My deconversion story that begins in the next paragraph is taken from Biblical Nonsense, my debut manuscript from 2005. My primary goal while writing the book was to have fun completing a project designed to dismantle Christianity as much as possible in an attention span of two hundred pages. I describe the book as a utilization of scientific scrutiny, sound logic, and enlightened rationalism to present a remarkably compelling case against the legitimacy of the Bible. It's not an exhaustive scholarly study into the issues covered, but rather a brief introduction to the facts we have and analyses we can make concerning pertinent biblical issues. By no means did I intend for Biblical Nonsense to be an exclusively novel, methodically referenced, meticulously comprehensive volume of perplexities plaguing the Bible. I designed the book to be my own careful summation of these discoveries, occasionally accommodating some innovative philosophical questions that the findings should naturally provoke. Fittingly, Biblical Nonsense was inspired by the efforts of such writers like Dan Barker, Ed Babinski, and Farrell Till.

I was born agnostic, as are all children, but both of my parents were Christian. Naturally, my mom enrolled me in church at a young age because she wanted to do what she felt was best for me. Having also been enrolled in church at a young age, however, she’s never had the opportunity to see the religion from an honest and impartial perspective.
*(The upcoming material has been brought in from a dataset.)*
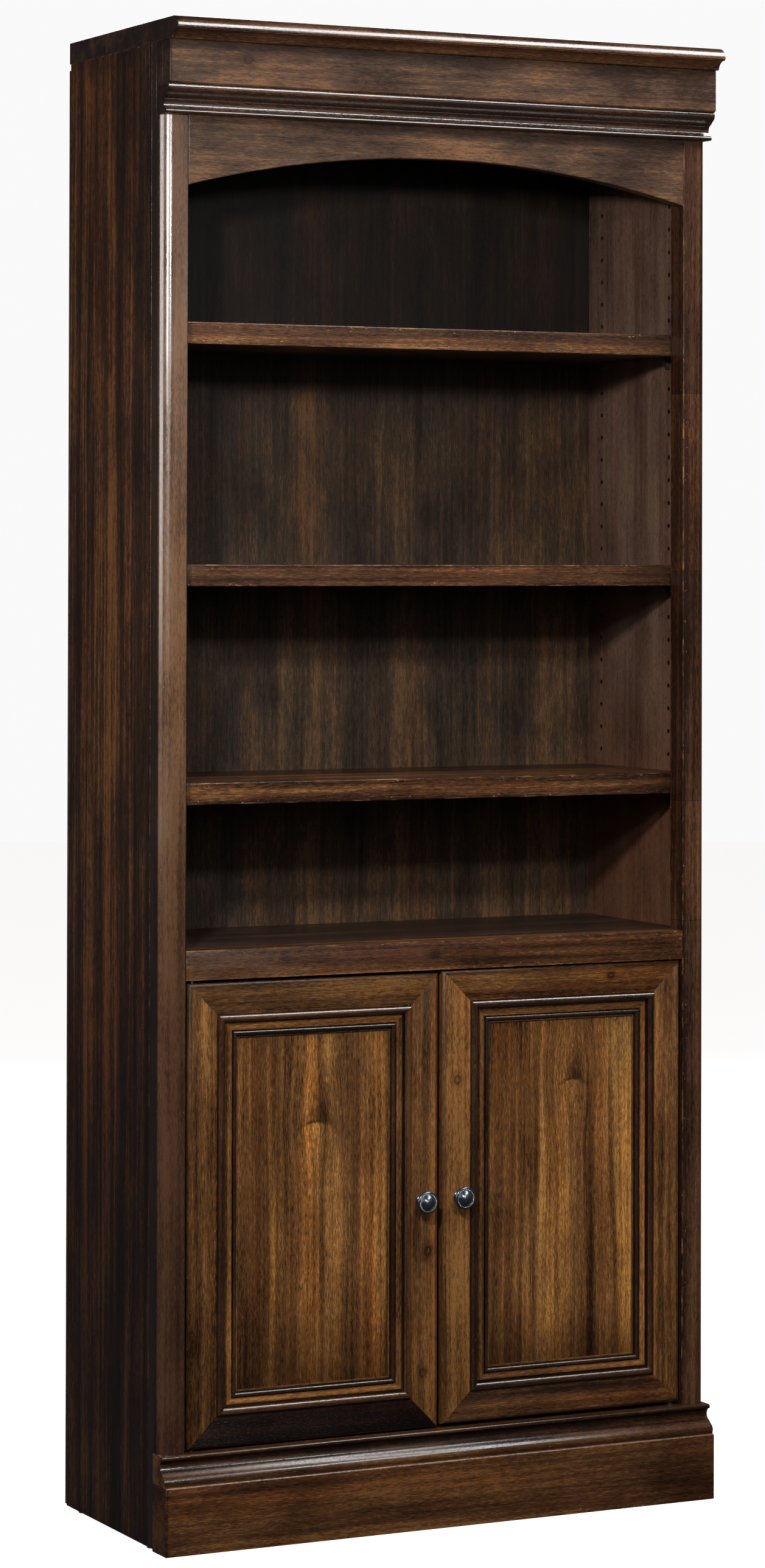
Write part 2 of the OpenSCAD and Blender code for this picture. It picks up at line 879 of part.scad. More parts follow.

By the age of seven, I acquired the typical boyhood interest in dinosaurs. As a result, I wondered how the divine creation of man could have preceded the existence of these creatures. I learned in school and from my outside reading that dinosaurs had been around for millions of years; Adam and Eve, on the other hand, were divinely created during the earth’s first week only about six thousand years ago. No matter how many scenarios I considered, I couldn’t think of a way to resolve this important incongruency. I asked my mom for an answer, but she didn’t have one either. Instead, she advised me to ask my Sunday School teacher. The shameless answer I received the following Sunday was, “We don’t know there were dinosaurs.” It was then that I realized the religion had fundamental flaws if it resorted to such claims in order to explain scientific discrepancies. As time went on, however, cognitive dissonance drove me to justify further scientific contradictions as “explainable in some way” while holding onto the word of “absolute truth.”

A great inspiration struck me while sitting in church one Sunday that made me realize billions of people who didn’t accept Jesus as their savior were imminently bound for Hell. Even so, they were over on the other side of the globe thinking the exact same thing but with the roles reversed. However, what if they were right and we were wrong? Exactly who decided that Christianity was true while Islam, Buddhism, and Hinduism were demonstrably false; and how did this individual make these determinations? I remember justifying this interesting perplexity by burying my head in the sand and declaring Christianity to be a morally superior religion. I’m patently ashamed of ever forming such a notion.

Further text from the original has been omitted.